Mit 37 Prozent, etwa 1,5 Milliarden Euro jährlich, macht die mediale Vermarktung den größten Anteil an den Einnahmen aus – er wackelt aktuell. Rund 500 Millionen Euro erzielen die Klubs an Spieltagserlösen, weitere 800 Millionen durch Werbung. Insgesamt ist die finanzielle Lage der Bundesligisten solide. Der weit überwiegende Teil der Vereine erwirtschaftet Gewinne. Dennoch dürften einige nicht in der Lage sein, die derzeitigen Einschnitte dauerhaft zu verkraften.
FC Bayern hat trotz Corona keine finanziellen Sorgen
Nicht bedroht: Keine Sorgen muss sich der FC Bayern München machen. In der vergangenen Spielzeit standen beim Rekordmeister über 50 Millionen Euro Gewinn nach Steuern zu Buche, der Umsatz betrug 750 Millionen Euro. Der Verein besitzt gleichzeitig allerdings auch den wertvollsten Kader und gibt allein für Gehälter jährlich an die 200 Millionen Euro aus.
Rechenbeispiel: Zahlt der Verein den Spielern zwei Monate lang ihr Gehalt, kostet das maximal 40 Millionen Euro.

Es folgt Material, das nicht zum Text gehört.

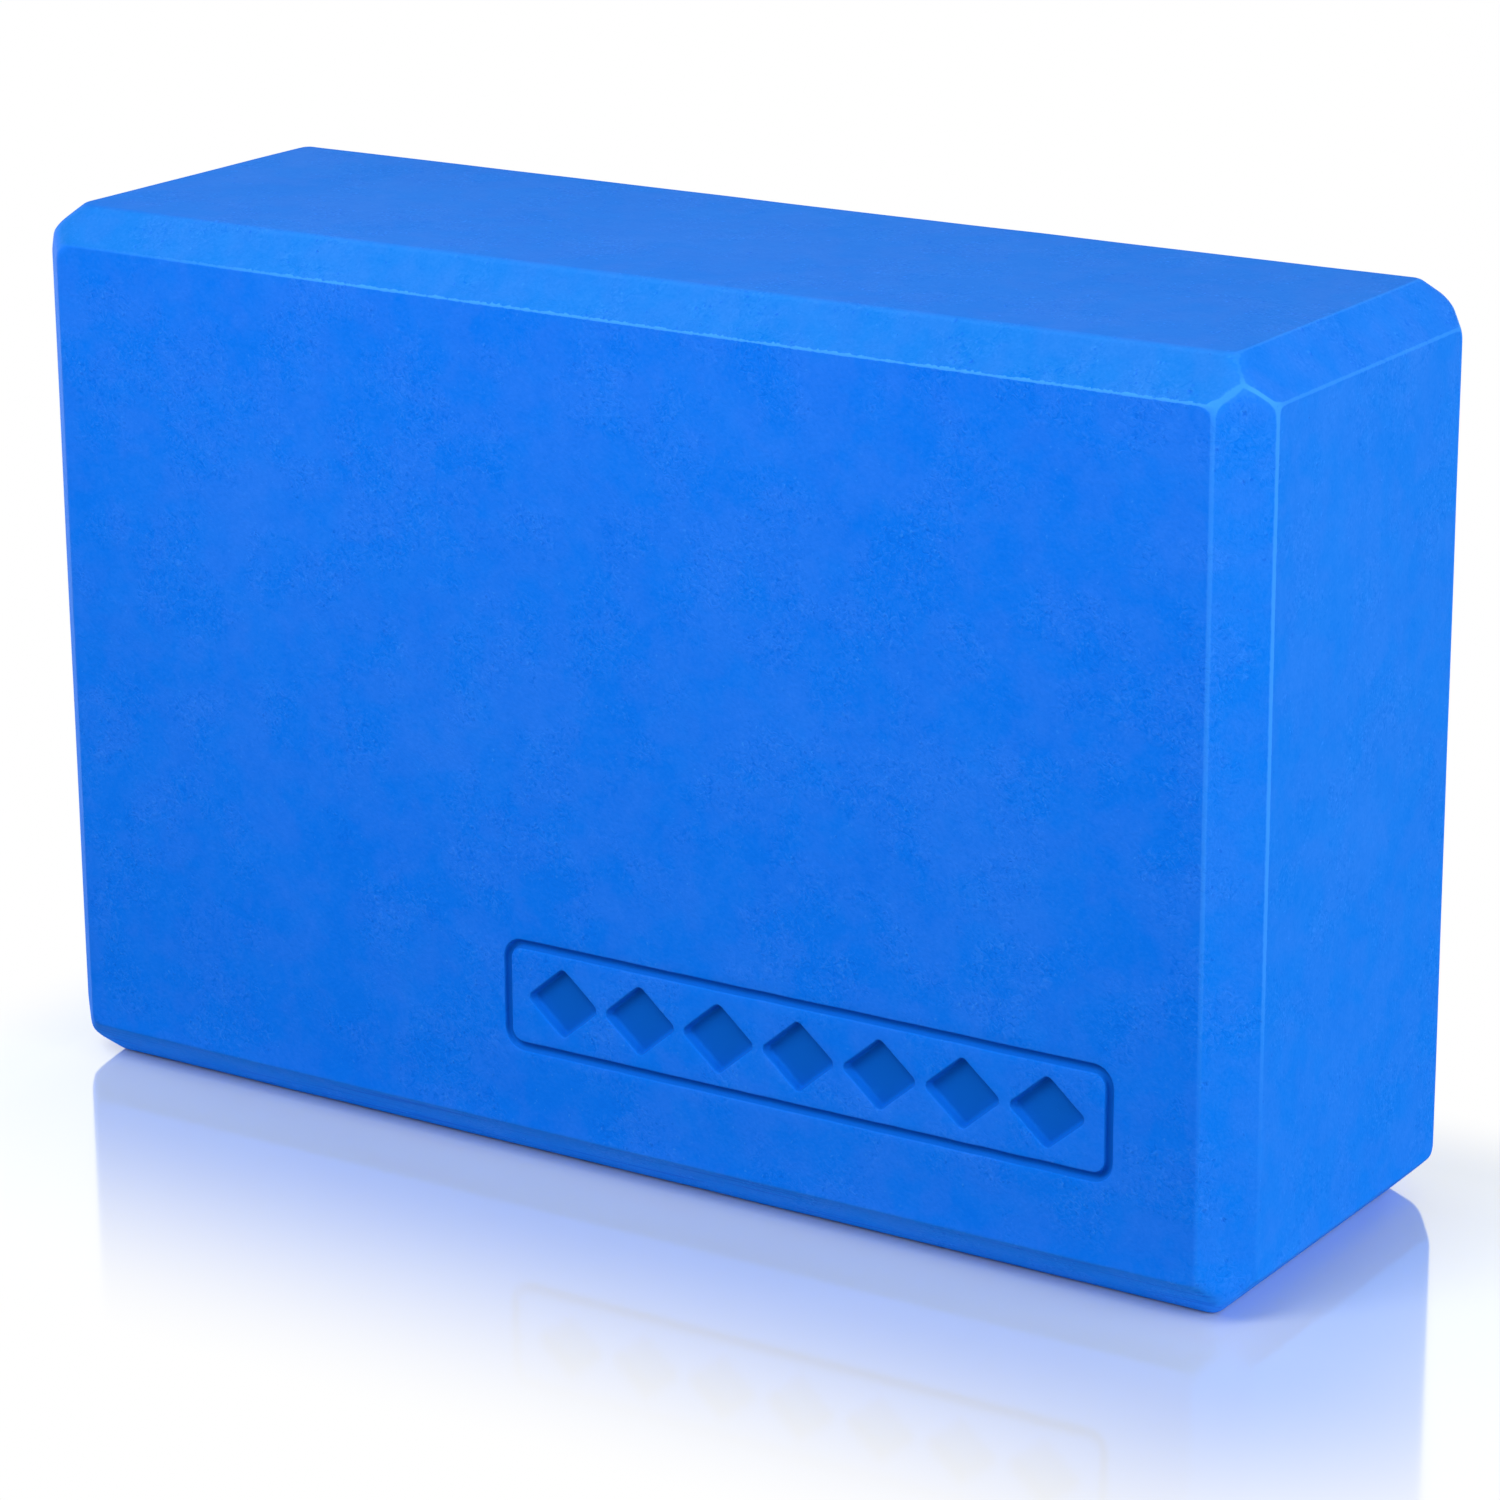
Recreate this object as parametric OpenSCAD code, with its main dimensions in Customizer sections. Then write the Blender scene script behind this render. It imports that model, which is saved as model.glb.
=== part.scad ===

In Champions League, Bundesliga und DFB-Pokal könnten höchstens sechs Heimpartien ausfallen. Dies entspricht geschätzt Einbußen von 20 Millionen Euro. Dazu fehlen Millionen an TV-Geldern. Laut Bayern-Boss Karl-Heinz Rummenigge steht eine Zahlung im dreistelligen Millionenbereich aus und noch zur Debatte. Zieht man dem FC Bayern München für diese Saison von seinen erwarteten 70 Millionen an Einnahmen 25 Millionen hypothetisch ab, landet man bei einem Gesamtschaden für den Tabellenführer von 85 Millionen Euro. Angesichts eines Eigenkapitals von etwa 500 Millionen Euro allerdings könnte der Klub die derzeitige Situation lange stemmen.
Dortmund, Schalke, Gladbach, Frankfurt, Leverkusen, Leipzig, Wolfsburg, Hoffenheim, Mainz und Hertha fuhren zuletzt deutliche Gewinne ein und/oder haben finanzkräftige Investoren in der Hinterhand. Sie gelten als mehr oder weniger sorgenfrei.
Der FC Augsburg ist stark abhängig von TV-Geldern
Eher nicht bedroht: Bei mittleren und kleineren Vereinen sind die anfallenden beziehungsweise wegbrechenden Beträge wegen geringerer Gehälter und TV-Gelder zwar nicht so hoch. Das gilt bei manchen in noch stärkerem Maße aber auch für die finanziellen Möglichkeiten. Augsburg und Freiburg sind recht stabil, aber dennoch Sonderfälle.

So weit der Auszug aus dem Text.